Baby book aside, I decide to dig out the two spiral notebooks which I’d used as her childhood scrapbooks. On June 9th, 1982, I’d written: “The last day of school! I’m looking forward to spending the summer with you. Today when I picked you up from Edie’s (the lovely older woman who babysat for us) there was a dead shrew in the driveway. Edie explained the cats catch them, but then won’t eat them. In celebration of summer vacation, Edie had a specially prepared bag of goodies for you. You carried yours out to the car while Edie and I continued to visit. On the trip home, you dug through your bag. ‘No more candy until after supper,’ I warned. ‘Okay, Mommy.’

“That evening I reached in the bag to pull out the candy and felt something furry. Ack! A dead shrew. You’d picked it up while I’d been distracted and had played with it on the car ride home.”

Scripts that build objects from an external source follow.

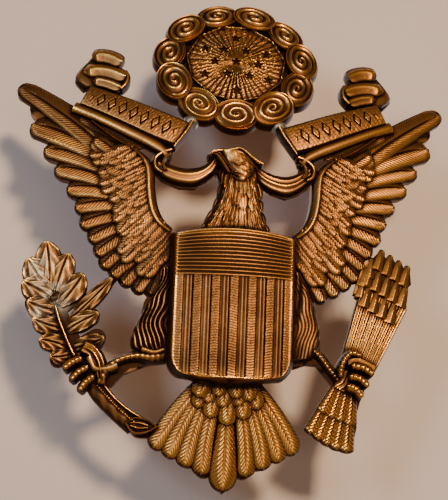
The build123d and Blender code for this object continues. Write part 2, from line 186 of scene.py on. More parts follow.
def ribbon(relief, spine, width, height, rows=60, cols=9, base=SUNK, side=1):
    """A strip along a smooth curve. width is half its width, or a function of s, 0 to 1 along it.
    height is a function of s and of t, -1 to 1 across it and positive on the left of the
    direction of travel, or the low and the high end of a round top."""
    if isinstance(height, tuple):
        height = rounded(*height)
    line = path(spine, rows) * G
    heading = np.gradient(line, axis=0)
    heading /= np.linalg.norm(heading, axis=1)[:, None]
    normal = np.stack([-heading[:, 1], heading[:, 0]], -1)
    s, t = grid(rows, cols)
    w = np.broadcast_to(width(s) if callable(width) else width, s.shape)
    x = side * (line[:, :1] + normal[:, :1] * t * w)
    z = line[:, 1:] + normal[:, 1:] * t * w
    relief.patch(x, z, np.broadcast_to(height(s, t), x.shape), base)


def ruled(relief, edge_a, edge_b, height, rows, cols, base=SUNK, side=1):
    """A patch between two curves. height is a function of s along it and t, 0 to 1, across."""
    a, b = path(edge_a, rows) * G, path(edge_b, rows) * G
    s, t = grid(rows, cols, 0)
    x = side * (a[:, :1] * (1 - t) + b[:, :1] * t)
    z = a[:, 1:] * (1 - t) + b[:, 1:] * t
    relief.patch(x, z, np.broadcast_to(height(s, t, x, z), x.shape), base)


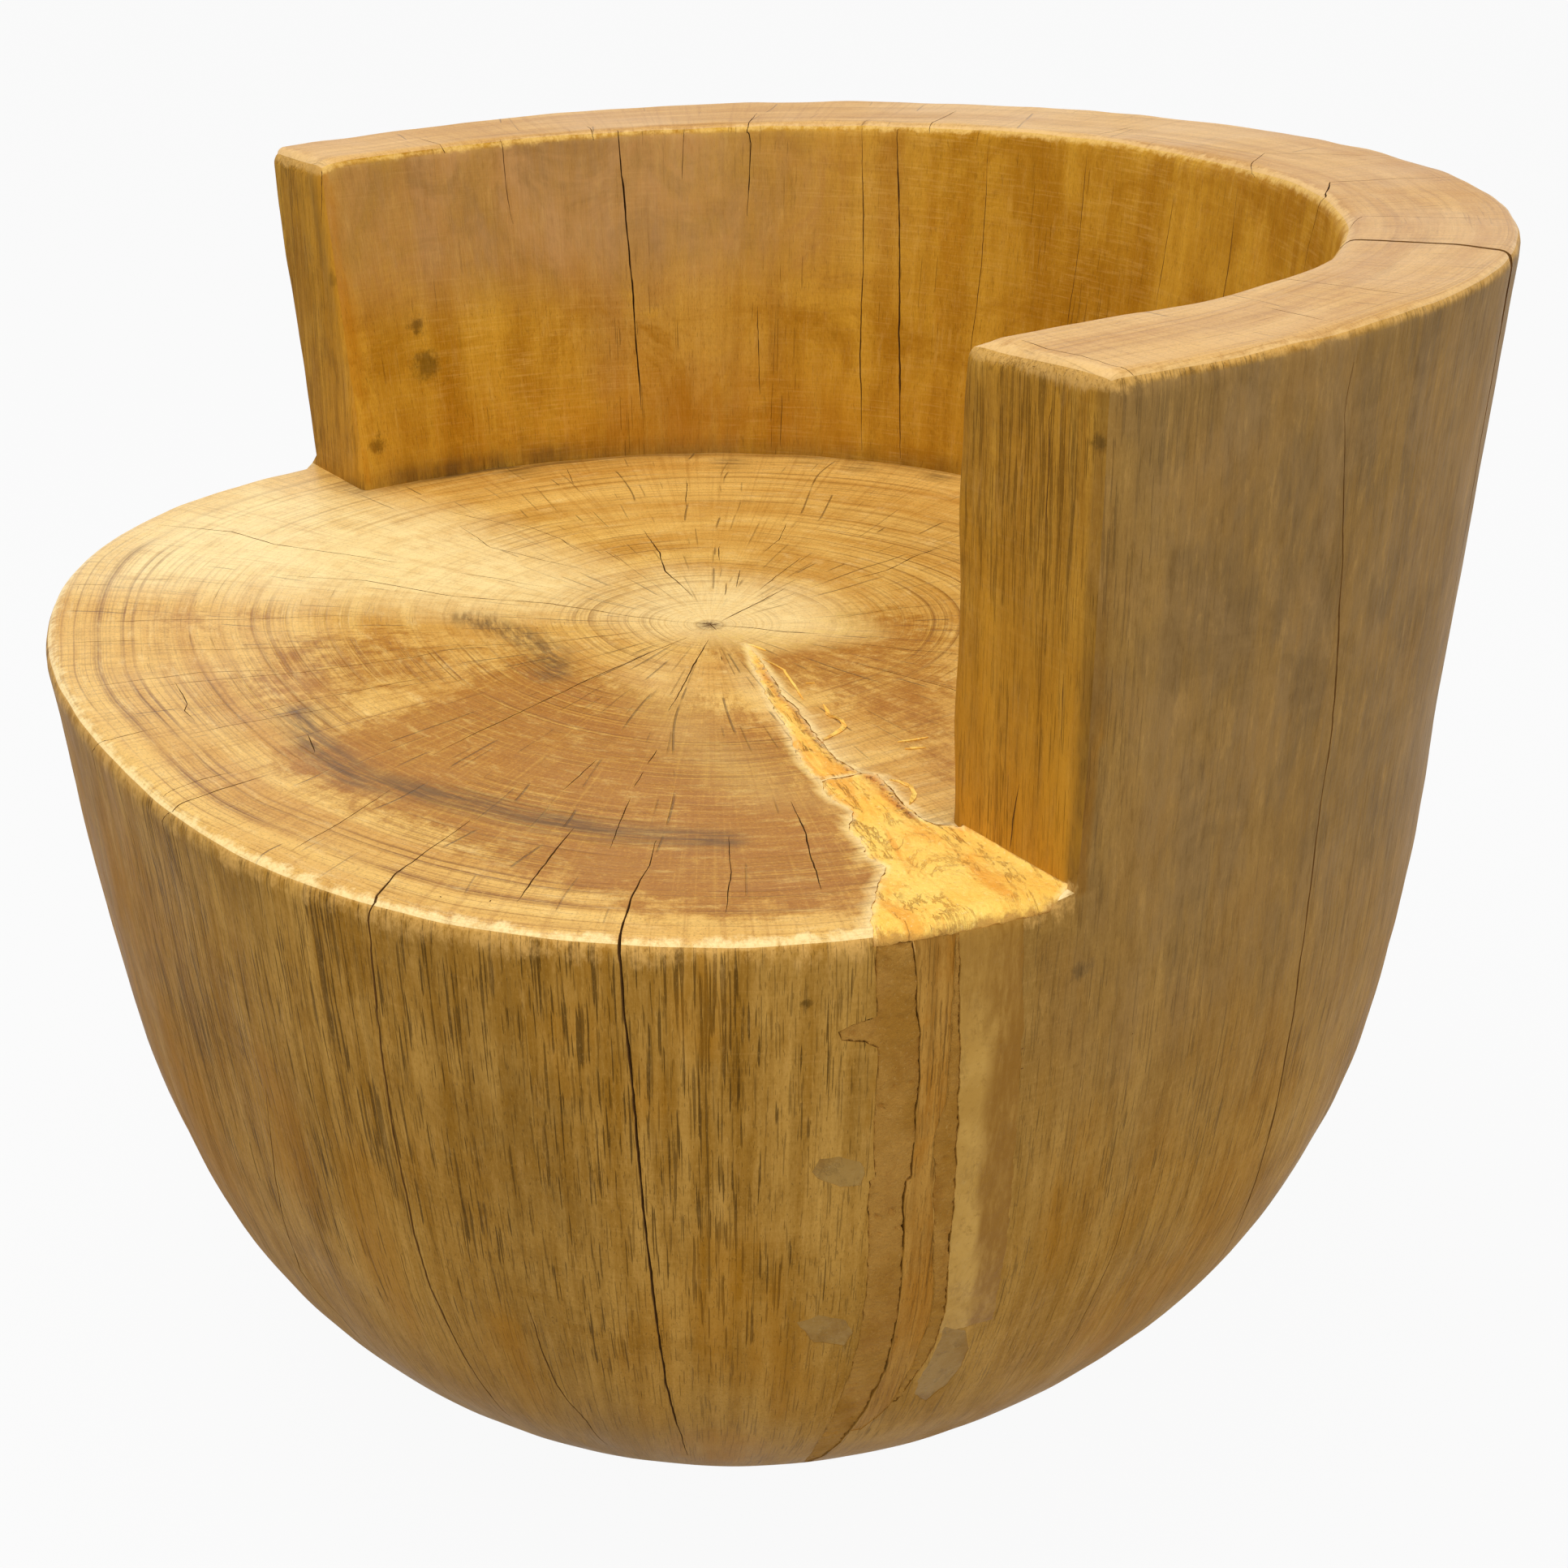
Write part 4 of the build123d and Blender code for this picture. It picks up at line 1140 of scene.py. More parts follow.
def shaded(shade, share):
    return [min(value * share, 255) for value in shade]


def objectPlace(tree):
    return addNode(tree, "TexCoord").outputs["Object"]


def painted(tree, name):
    return addNode(tree, "Attribute", attribute_name=name).outputs["Fac"]


def flatFrom(tree, place, centre):
    # The level way out to a place from an upright line
    away = vectors(tree, "ADD", place, (-centre[0], -centre[1], 0))
    return vectors(tree, "MULTIPLY", away, (1, 1, 0))


def joined(tree, x, y, z):
    return addNode(tree, "CombineXYZ", {0: x, 1: y, 2: z}).outputs[0]


def parts(tree, vector):
    return addNode(tree, "SeparateXYZ", {0: vector}).outputs


def heightOf(tree, place):
    return parts(tree, place)[2]


def roundPith(tree, place, ring, along, around):
    # Coordinates for a pattern on end grain: out from the pith and round it
    way = vectors(tree, "NORMALIZE", flatFrom(tree, place, pith))
    way = parts(tree, vectors(tree, "MULTIPLY", way, (around, around, 0)))
    return joined(tree, way[0], way[1], times(tree, ring, along))


def ringed(tree, place, ring, along, around, detail=2.0, rough=0.55):
    return speckle(tree, roundPith(tree, place, ring, along, around), 1, detail, rough)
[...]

Another incident I would have forgotten if I hadn’t jotted it down. The secret, for me, was to use a cheap notebook. If I’d purchased a glitzy scrapbook or journal, I’d have been intimidated. With three children and a full-time teaching job, I didn’t have time to “prettify” my entries.

I paged through some more and found a five-year-old entry that would be fun to share with my daughter the next time we’re together.

“As I was tucking you in for the night, you asked, ‘How old were you when you had a baby, Mommy?’

‘Twenty-four,’ I replied.

‘How do you write twenty?’

‘2-0.’

‘Oh, I’ve been wondering that for years. I thought it was 1-2. How old will I be when I have my baby?’

‘I don’t know, either younger or older than I was. Would you like to have a baby someday?’

‘Yes, I would. Good night, Mommy.’”

I keep flipping through. I find whimsical drawings, envelopes with baby teeth, imaginative stories she’d dictated to me and I’d typed, and several sweet mother day notes. It’s as if I’m reliving those years.

That does it. I’m off to buy that special baby shower gift, a spiral notebook, so my daughter can record her own child’s precious childhood years.  And while I’m at the store, I think I’ll pick one up for myself. After all, I have a new grandson coming. And if he’s anything like his mother, he’ll have some great one-liners, precious drawings, and imaginative stories. And I don’t want to forget a single one.